Spice-Braised Lamb Shanks with Apricots
- 1/4 cup olive oil
- 6 large lamb shanks sawed crosswise by the butcher into thirds
- 2 cups yellow onion chopped
- 1½ cups carrot chopped
- 8 garlic cloves peeled and finely chopped
- 1 tbsp ground cumin preferably from toasted seeds
- 10 green cardamom pods lightly crushed with any seeds that come free
- 1 3-inch piece cinnamon stick
- ¾ tsp dried thyme crumbled
- ½ tsp ground ginger
- ½ tsp ground coriander
- ½ tsp freshly ground black pepper
- ½ tsp cayenne pepper
- ¼ tsp Hungarian hot paprika
- 1 bay leaf
- 2½ cups + 1 Tbsp chicken stock or reduced-sodium chicken broth
- ¾ cup red wine such as Merlot
- ¾ cup canned crushed tomatoes with added puree
- 8 ounces dried apricots cut in half lengthwise
- ½ cup pine nuts toasted
- ½ cup mint roughly chopped
- Position a rack in the middle of the oven and preheat to 350°F
- Set a large, heavy 5 ½-quart ovenproof pan (such as a Dutch oven or a covered flameproof casserole) over medium high heat. Add 1 ½-tablespoons of the oil. When it is hot, working in 3or 4 batches, cook the lamb shank pieces, turning them occasionally, until they are lightly and evenly browned, about 10 minutes per batch. With a slotted spoon, transfer the browned shanks to a bowl. Add an additional ½ tablespoon oil to the pan if needed to prevent sticking.

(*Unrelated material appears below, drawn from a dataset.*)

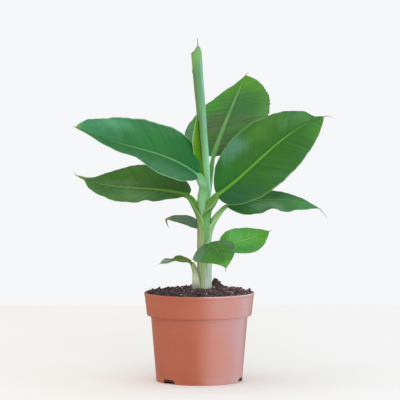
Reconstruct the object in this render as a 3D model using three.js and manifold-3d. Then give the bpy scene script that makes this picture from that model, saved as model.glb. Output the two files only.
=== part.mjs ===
// A young banana plant in a round nursery pot.
// Millimetres, +Z up. The origin is the centre of the pot's flat underside,
// +X is to the plant's right and +Y to its back.
//
// Bearings are degrees round +Z from +X. Climbs are degrees above level.
import * as THREE from 'three';
import { mergeVertices } from 'three/addons/utils/BufferGeometryUtils.js';
import Module from 'manifold-3d';

const wasm = await Module();
wasm.setup();

// ---- driving dimensions -------------------------------------------------

const GAP = 0.3; // clearance kept between neighbouring solids

const POT = {
  height: 97,
  rimRadius: 60,
  bandHeight: 25, // the thick band round the rim
  bandRadius: 57, // outside of the band at its lower edge
  shoulderRadius: 52.8, // outside of the wall just under the band
  footRadius: 46.8,
  footEdge: 1, // bevel round the underside
  wall: 1.6,
  floor: 2,
  lip: 1.2, // rounding at the top of the rim
  sides: 48,
};

const NOTCH = { width: 17, height: 5, depth: 5, count: 3, firstBearing: 225 };

const SOIL = {
  edge: 95.8, // mean height where it meets the pot
  tilt: 0.028, // it lies higher towards the pot's back
  crown: 100.8, // height round the stem
  unevenness: 0.9,
  waves: { x: 0.31, shift: 0.6, y: 0.27, cross: 0.23, crossShare: 0.6 }, // radians for each mm
  crownRadius: 15, // level ground round the stem
  moundClearance: 5, // the mound fades out over this width before it reaches the crown
  mound: { x: 17.5, y: 9, height: 9, radius: 7 },
  sides: 32,
  rings: 6,
};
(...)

- Pour off the oil from the pan but do not clean it. Add the remaining 2 tablespoons oil and set the pan over low heat. Stir in the onion, carrot, garlic, cumin, cardamom, cinnamon stick, thyme, ginger, coriander, black pepper, cayenne, paprika and bay leaf. Cover and cook, stirring once or twice and scraping the bottom of the pan, for 10 minutes. Return the lamb to the pan. Add the 2 ½ cups stock, wine, tomatoes and ½ teaspoon salt. Bring to a simmer, stirring once or twice. Cover the pan, set it in the oven and bake for 1 hour, stirring occasionally. Uncover the pan, stir in the apricots, and continue to cook, stirring once or twice, until the lamb is tender and beginning to fall from the bones, about 1 hour more.
- Remove from the oven, season to taste, and stir in half the pine nuts and half the mint. Use the last ¼ cup each of the pine nuts and mint to garnish
- Note: Other dried fruits, such as dried figs or golden raisins, can be substituted for the dried apricots.
If you can find grass-fed lamb, even better. In moderation, grass-fed meats are a great source of nutrients. I hope you’ll try this satisfying dish on your own. Lamb and apricots go together like grilled cheese and tomato soup! I can’t wait to hear what you think in the comments section below.
Can this recipe be frozen and reheated later, like lamb stew can? Can this recipe be halved and if so, what adjustment is made to the baking times?